DATA FOR PROCESSING:
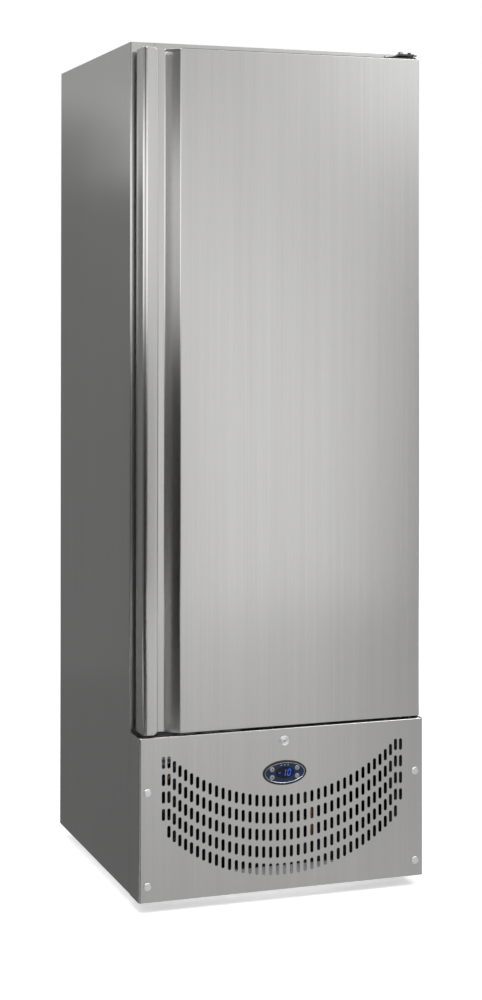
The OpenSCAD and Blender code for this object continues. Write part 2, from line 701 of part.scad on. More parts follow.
---
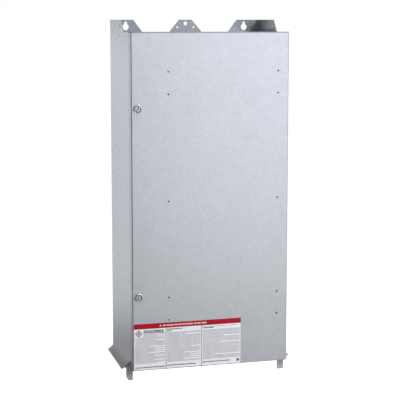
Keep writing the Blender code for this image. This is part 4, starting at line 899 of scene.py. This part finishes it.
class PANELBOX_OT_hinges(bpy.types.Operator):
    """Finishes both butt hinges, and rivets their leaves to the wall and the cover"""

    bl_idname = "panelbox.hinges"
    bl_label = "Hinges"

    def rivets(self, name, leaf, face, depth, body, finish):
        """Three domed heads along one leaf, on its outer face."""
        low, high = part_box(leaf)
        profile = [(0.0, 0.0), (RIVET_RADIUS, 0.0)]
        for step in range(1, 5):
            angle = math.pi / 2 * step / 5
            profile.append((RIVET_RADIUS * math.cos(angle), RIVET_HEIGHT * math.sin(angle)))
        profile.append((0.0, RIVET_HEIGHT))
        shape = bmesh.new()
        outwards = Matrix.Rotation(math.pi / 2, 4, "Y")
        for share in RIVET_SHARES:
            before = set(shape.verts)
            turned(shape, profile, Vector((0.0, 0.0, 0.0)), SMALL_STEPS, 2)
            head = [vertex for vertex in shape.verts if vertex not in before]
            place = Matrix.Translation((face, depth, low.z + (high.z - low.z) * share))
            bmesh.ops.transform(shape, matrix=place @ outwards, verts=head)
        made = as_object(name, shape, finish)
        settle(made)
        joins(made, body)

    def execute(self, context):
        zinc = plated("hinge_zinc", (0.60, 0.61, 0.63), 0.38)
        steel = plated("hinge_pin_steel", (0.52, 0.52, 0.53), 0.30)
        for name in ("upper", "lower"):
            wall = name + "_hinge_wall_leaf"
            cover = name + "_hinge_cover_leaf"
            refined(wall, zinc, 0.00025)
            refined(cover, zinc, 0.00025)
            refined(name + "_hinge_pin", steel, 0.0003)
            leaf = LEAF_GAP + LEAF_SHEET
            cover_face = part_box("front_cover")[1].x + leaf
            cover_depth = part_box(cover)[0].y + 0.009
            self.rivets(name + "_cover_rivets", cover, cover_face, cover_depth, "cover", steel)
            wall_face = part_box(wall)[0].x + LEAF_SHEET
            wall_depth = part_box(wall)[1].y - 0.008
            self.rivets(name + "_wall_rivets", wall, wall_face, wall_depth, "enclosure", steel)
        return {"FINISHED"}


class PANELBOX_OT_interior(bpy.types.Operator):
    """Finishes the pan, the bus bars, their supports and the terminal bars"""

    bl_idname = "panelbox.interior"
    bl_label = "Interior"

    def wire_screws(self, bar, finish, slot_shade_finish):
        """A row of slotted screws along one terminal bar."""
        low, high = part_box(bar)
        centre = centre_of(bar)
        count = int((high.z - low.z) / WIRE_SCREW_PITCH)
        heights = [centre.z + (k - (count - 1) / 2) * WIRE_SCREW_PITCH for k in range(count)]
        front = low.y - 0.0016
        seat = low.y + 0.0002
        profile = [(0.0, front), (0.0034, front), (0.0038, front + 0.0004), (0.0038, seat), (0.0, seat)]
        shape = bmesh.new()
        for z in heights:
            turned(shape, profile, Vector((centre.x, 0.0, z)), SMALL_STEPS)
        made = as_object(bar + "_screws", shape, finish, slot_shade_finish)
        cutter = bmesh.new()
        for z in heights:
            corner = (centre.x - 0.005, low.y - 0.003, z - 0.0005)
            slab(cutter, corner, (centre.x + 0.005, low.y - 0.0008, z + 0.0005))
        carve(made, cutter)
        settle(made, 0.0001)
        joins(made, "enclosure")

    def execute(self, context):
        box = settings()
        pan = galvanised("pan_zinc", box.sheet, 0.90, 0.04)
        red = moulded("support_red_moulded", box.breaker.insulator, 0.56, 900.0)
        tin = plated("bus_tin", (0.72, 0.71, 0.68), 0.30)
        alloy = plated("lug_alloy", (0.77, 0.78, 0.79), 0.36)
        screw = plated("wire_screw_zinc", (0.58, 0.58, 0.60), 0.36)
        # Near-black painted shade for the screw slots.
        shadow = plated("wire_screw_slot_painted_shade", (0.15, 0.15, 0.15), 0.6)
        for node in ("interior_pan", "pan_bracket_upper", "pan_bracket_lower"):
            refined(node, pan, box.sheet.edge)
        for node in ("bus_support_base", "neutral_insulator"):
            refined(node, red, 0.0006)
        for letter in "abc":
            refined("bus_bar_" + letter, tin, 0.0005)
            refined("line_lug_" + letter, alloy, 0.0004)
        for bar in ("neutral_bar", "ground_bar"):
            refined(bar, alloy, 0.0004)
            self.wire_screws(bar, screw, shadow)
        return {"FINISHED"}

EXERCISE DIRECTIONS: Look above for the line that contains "Keep writing the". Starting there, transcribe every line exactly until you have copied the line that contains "joins(made, body)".

ANSWER TO THIS TASK:
Keep writing the Blender code for this image. This is part 4, starting at line 899 of scene.py. This part finishes it.
class PANELBOX_OT_hinges(bpy.types.Operator):
    """Finishes both butt hinges, and rivets their leaves to the wall and the cover"""

    bl_idname = "panelbox.hinges"
    bl_label = "Hinges"

    def rivets(self, name, leaf, face, depth, body, finish):
        """Three domed heads along one leaf, on its outer face."""
        low, high = part_box(leaf)
        profile = [(0.0, 0.0), (RIVET_RADIUS, 0.0)]
        for step in range(1, 5):
            angle = math.pi / 2 * step / 5
            profile.append((RIVET_RADIUS * math.cos(angle), RIVET_HEIGHT * math.sin(angle)))
        profile.append((0.0, RIVET_HEIGHT))
        shape = bmesh.new()
        outwards = Matrix.Rotation(math.pi / 2, 4, "Y")
        for share in RIVET_SHARES:
            before = set(shape.verts)
            turned(shape, profile, Vector((0.0, 0.0, 0.0)), SMALL_STEPS, 2)
            head = [vertex for vertex in shape.verts if vertex not in before]
            place = Matrix.Translation((face, depth, low.z + (high.z - low.z) * share))
            bmesh.ops.transform(shape, matrix=place @ outwards, verts=head)
        made = as_object(name, shape, finish)
        settle(made)
        joins(made, body)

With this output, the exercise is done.